Food firms slammed for mislabelled bread products in Norway: ‘This is a clear breach of trust’
The Norwegian Consumer Council has criticised food manufacturers after eight out of ten bread products sold in Norway were found to be mislabelled, including errors in ingredients and allergens lists.
A report conducted last year by the Norwegian Food Safety Authority has found that 85% of bread products in Norway displayed errors or defects in their labelling.
According to the 2018 study (available here in Norwegian), 209 bread products were examined. These include baked and half-baked bread, baguettes, crisp breads, and hamburger buns.
The majority of errors appeared in products’ ingredients lists, accounting for approximately 50% of the mistakes, followed by allergen labelling and nutritional labelling – both around 40% – and highlighted ingredients, which accounted for approximately 20% of the defects.
While none of the labelling errors presented health hazards to consumers, the Norwegian Consumer Council said consumers have a right to feel confident they know what they are eating.
“This is a clear breach of trust against consumers…The result is discouraging and testifies to [this] culture in the bread industry, both nationally and internationally,” said spokesperson Gunstein Instefjord in a statement.
“The Consumer Council considers deficiencies in allergen labelling and misleading labelling…as the most serious of the cases. For those who have food allergies or food intolerances, this is particularly important,” he added.
‘It is fully the responsibility of the manufacturers’
According to the Federation of Norwegian Bakers and Confectioners, industry needs to take responsibility. The membership organisation told FoodNavigator it is liaising with the government to address these issues.

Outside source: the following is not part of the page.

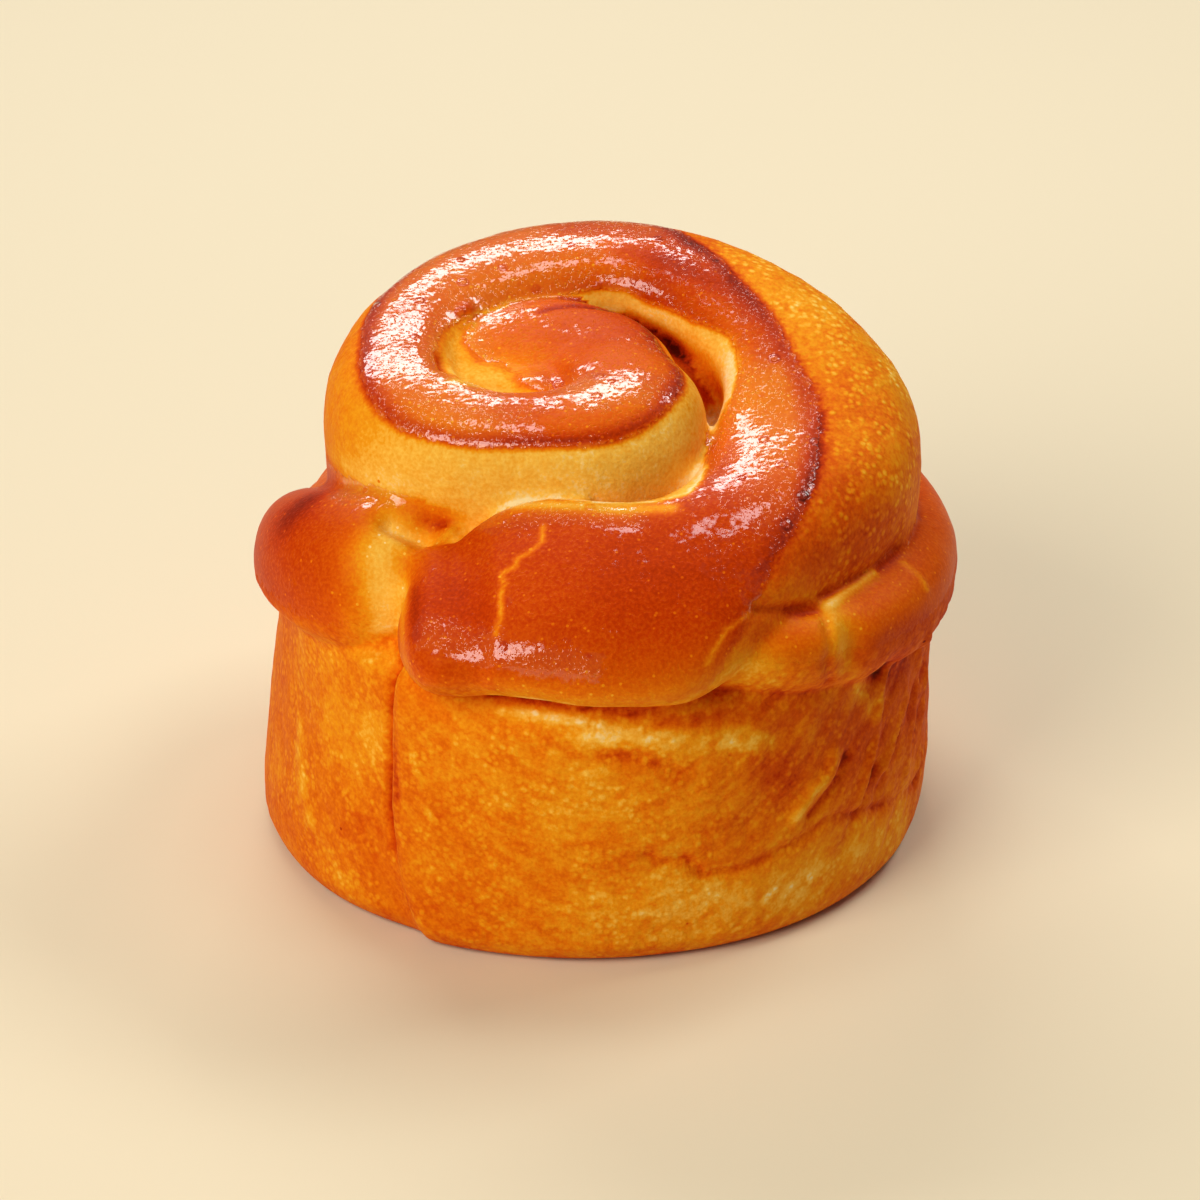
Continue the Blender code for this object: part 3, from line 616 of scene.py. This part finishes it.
def along_mark(points, mark):
    """1 on the mark's line of points, falling to nothing over about two radii."""
    line = np.array(mark.points, float)
    if len(line) == 1:
        return np.exp(-(np.linalg.norm(points - line[0], axis=1) / mark.radius) ** 2)
    nearest = np.full(len(points), 1e9)
    for a, b in zip(line, line[1:]):
        share = np.clip(((points - a) @ (b - a)) / ((b - a) @ (b - a)), 0, 1)
        nearest = np.minimum(nearest, np.linalg.norm(points - a - share[:, None] * (b - a), axis=1))
    return np.exp(-(nearest / mark.radius) ** 2)


def noise_at(points, size, seed):
    """Smooth noise between about -1 and 1 whose lumps are this many millimetres wide."""
    shift = Vector((seed * 13.7, seed * 5.1, seed * 9.3))
    return np.array([noise.noise(Vector(p) / size + shift) for p in points])


raised = np.zeros(count)
patchy = np.clip(0.8 + 0.9 * noise_at(points, MARK_LUMPS, 5), 0.2, 1.2)
for mark in MARKS:
    near = along_mark(points, mark)
    brown += mark.brown * near * (1 + (patchy - 1) * to_wall)
    raised += mark.raised * near
    shine += mark.shine * near
shine = np.clip(shine, 0.0, MOST_SHINE)
brown += FOOT_BROWN * ramp(height, *FOOT_HEIGHTS)

# the wall's skin was drawn out along lines that hang like a bowl: level at the front and steeper to
# each side
FRONT = 270
FLOW_BOWL = 0.019
FLOW_STEEPEST = 30.0                   # how far round from the front the lines stop getting steeper
DRAWN_MOST = (285, 70)
around = np.radians(angle_between(azimuth, FRONT)) * radius
bowl = np.minimum(np.abs(around), FLOW_STEEPEST)
flow = height - FLOW_BOWL * bowl * (2 * np.abs(around) - bowl)
drawn = to_wall * bump(azimuth, *DRAWN_MOST)

# relief: slow lumps in the dough, finer unevenness of the skin, wrinkles down the right of the wall,
# and the brushed skin standing just proud of the pale flank
BIG_LUMPS, SMALL_LUMPS, UNEVENNESS = 9.0, 3.2, 1.5
WRINKLE_LENGTH, WRINKLE_SPACING = 9.0, 3.6
WRINKLED_MOST = (336, 24)
WRINKLED_ABOVE, WRINKLED_BELOW = (4.0, 10.0), (39.0, 34.0)
WRINKLE_HEIGHT = 1.4
WRINKLE_PAINTED_LIGHT = 0.25
WRINKLE_PASSES = 3
SKIN_STEP = 0.10
SKIN_EDGE = 0.25
FLAT_FOOT = (0.8, 3.0)                 # the tin's floor pressed the relief out of the foot
brushed = ramp(inside, -1.0, 1.0)
lumps = noise_at(points, BIG_LUMPS, 1) * (0.30 - 0.12 * brushed)
lumps += noise_at(points, SMALL_LUMPS, 2) * (0.10 - 0.05 * brushed)
fine = noise_at(points, UNEVENNESS, 3) * (0.05 - 0.03 * brushed)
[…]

“The manufacturers have to adopt more competence on the issue and to take action to improve the labelling…It is fully the responsibility of the manufacturers to do this right,” said a spokesperson for the Federation.
“The Norwegian Federation of Bakers and Confectioners has met with the Food Safety Authority, and we will cooperate on giving courses on the matter to the industry. We have already started working on this,” the spokesperson continued.
The Norwegian Consumer Council agreed that manufacturers need to address food safety and labelling protocol.
“Bread is a crucial part of the daily diet among most Norwegians, and…food manufacturers in Norway are obliged to follow the EU regulation of food information to consumers,” said Instefjord.
“Hence, it is their responsibility that they follow the rules when packaging is designed and developed,” he continued.
Should Norway name and shame?
The Norwegian Food Safety Authority’s report investigated both Norwegian and imported products, but did not published brands nor product names.
“This is information that we think should have been included,” stated the Norwegian Consumer Council’s Instefjord.
Beyond singling out manufacturers, the Council acknowledged the importance of testing labels within the food industry.
“This report demonstrates how important these kinds of labelling checks are and we think the manufactures – not only bakeries but all food manufacturers – will be reminded of how important correct and honest labelling is,” said Instefjord.